§ **Exercise instructions**: Give the number of lines below that contain "More", with no other output.

§ **The data**:
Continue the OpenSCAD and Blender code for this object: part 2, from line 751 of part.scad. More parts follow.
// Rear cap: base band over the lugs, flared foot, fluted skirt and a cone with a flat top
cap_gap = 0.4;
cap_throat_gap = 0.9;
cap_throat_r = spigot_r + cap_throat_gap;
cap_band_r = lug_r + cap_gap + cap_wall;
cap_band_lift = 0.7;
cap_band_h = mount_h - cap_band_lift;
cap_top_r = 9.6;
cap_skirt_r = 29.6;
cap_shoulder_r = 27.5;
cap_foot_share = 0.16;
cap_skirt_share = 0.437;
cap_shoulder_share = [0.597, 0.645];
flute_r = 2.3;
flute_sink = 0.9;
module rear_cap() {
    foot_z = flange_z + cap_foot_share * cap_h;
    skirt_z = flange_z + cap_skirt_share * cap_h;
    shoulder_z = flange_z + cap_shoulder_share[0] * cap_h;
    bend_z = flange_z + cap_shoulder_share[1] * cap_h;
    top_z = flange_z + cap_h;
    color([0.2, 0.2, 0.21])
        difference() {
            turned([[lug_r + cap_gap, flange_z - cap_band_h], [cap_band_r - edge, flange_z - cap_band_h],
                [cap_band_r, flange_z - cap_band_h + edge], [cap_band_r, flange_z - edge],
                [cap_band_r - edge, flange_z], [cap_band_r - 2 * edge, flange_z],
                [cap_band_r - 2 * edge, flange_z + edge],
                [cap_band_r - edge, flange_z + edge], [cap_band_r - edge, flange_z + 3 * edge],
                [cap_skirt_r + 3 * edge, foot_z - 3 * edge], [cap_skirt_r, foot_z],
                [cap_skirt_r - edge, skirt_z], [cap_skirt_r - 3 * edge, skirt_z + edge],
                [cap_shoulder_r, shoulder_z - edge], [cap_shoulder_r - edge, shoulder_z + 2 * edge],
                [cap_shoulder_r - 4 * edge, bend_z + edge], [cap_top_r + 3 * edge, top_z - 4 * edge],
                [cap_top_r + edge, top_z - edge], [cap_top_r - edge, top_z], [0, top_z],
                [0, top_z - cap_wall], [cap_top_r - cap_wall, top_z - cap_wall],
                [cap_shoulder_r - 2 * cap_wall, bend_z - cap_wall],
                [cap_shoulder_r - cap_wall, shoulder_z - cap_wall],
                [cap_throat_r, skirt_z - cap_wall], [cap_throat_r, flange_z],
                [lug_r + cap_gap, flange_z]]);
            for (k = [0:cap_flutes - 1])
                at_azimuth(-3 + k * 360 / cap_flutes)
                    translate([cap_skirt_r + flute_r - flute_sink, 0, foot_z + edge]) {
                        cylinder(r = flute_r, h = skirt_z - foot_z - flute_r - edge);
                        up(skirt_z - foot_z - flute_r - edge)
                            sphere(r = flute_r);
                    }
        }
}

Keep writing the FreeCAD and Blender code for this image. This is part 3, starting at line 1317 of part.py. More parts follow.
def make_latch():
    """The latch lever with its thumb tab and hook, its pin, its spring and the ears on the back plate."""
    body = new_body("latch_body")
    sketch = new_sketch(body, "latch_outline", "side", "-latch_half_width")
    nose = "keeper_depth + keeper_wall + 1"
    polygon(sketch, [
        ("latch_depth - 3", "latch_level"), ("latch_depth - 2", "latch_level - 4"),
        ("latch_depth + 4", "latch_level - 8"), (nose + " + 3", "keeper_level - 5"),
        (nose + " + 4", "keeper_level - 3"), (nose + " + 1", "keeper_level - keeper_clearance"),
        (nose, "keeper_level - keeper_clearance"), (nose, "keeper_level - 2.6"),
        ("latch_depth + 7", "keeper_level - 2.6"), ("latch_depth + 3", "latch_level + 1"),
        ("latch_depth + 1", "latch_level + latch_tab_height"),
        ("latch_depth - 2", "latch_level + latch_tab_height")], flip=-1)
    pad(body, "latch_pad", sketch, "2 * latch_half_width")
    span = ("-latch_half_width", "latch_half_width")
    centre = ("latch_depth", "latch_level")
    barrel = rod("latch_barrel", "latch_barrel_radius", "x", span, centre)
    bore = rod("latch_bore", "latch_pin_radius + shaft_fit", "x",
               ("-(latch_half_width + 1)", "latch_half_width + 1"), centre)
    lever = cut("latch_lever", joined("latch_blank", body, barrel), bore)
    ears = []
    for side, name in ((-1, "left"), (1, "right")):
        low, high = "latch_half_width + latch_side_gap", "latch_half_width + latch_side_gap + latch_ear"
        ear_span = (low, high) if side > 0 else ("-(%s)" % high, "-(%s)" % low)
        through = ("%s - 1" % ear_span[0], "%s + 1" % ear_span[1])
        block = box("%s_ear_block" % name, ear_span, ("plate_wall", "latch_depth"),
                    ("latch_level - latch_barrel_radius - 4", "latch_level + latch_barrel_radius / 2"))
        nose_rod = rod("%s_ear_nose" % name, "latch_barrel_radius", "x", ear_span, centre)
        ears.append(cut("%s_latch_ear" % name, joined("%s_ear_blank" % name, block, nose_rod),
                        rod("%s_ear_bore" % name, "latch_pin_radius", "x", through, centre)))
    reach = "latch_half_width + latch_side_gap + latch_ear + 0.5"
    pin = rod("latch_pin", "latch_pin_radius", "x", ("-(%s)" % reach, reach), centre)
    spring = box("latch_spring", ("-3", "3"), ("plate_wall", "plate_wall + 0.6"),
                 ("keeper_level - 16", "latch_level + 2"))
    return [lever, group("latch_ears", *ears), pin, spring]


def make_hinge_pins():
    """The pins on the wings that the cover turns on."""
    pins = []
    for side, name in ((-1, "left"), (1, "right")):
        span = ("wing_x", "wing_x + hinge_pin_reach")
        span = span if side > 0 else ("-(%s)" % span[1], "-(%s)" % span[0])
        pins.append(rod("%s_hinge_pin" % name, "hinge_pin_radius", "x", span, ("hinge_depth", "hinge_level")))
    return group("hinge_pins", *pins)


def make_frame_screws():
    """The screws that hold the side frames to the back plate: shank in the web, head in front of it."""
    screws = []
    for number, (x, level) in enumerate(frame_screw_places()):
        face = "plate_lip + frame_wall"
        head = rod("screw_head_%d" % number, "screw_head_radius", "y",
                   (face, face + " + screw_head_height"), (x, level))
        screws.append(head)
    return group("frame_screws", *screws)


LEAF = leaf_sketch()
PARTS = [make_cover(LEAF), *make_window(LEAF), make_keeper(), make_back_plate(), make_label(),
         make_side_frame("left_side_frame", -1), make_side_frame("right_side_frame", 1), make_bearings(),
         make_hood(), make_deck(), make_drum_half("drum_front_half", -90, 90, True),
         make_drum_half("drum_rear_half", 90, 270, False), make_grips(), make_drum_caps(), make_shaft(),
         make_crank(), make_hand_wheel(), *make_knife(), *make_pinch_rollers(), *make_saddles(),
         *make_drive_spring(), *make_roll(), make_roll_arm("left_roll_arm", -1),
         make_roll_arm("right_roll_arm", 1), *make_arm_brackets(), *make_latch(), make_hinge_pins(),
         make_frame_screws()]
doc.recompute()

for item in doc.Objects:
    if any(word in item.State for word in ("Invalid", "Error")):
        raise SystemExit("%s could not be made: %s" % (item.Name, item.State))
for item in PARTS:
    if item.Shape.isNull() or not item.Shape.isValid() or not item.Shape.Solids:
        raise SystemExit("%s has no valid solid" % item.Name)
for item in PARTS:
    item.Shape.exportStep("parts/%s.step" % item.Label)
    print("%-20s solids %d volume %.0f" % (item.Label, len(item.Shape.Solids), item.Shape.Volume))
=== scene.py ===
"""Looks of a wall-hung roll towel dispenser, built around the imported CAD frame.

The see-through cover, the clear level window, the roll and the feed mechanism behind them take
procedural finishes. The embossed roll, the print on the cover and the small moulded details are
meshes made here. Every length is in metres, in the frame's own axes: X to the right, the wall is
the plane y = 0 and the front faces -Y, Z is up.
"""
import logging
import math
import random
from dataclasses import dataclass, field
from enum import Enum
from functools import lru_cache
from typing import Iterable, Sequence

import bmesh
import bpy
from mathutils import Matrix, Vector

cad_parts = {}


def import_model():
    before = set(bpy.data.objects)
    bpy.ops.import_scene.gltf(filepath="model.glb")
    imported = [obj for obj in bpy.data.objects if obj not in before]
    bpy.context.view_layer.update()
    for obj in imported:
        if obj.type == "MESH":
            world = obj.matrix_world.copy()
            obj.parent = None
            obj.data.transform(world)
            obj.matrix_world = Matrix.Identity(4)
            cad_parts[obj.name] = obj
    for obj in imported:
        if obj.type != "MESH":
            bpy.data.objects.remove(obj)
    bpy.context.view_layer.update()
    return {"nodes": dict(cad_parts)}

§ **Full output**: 2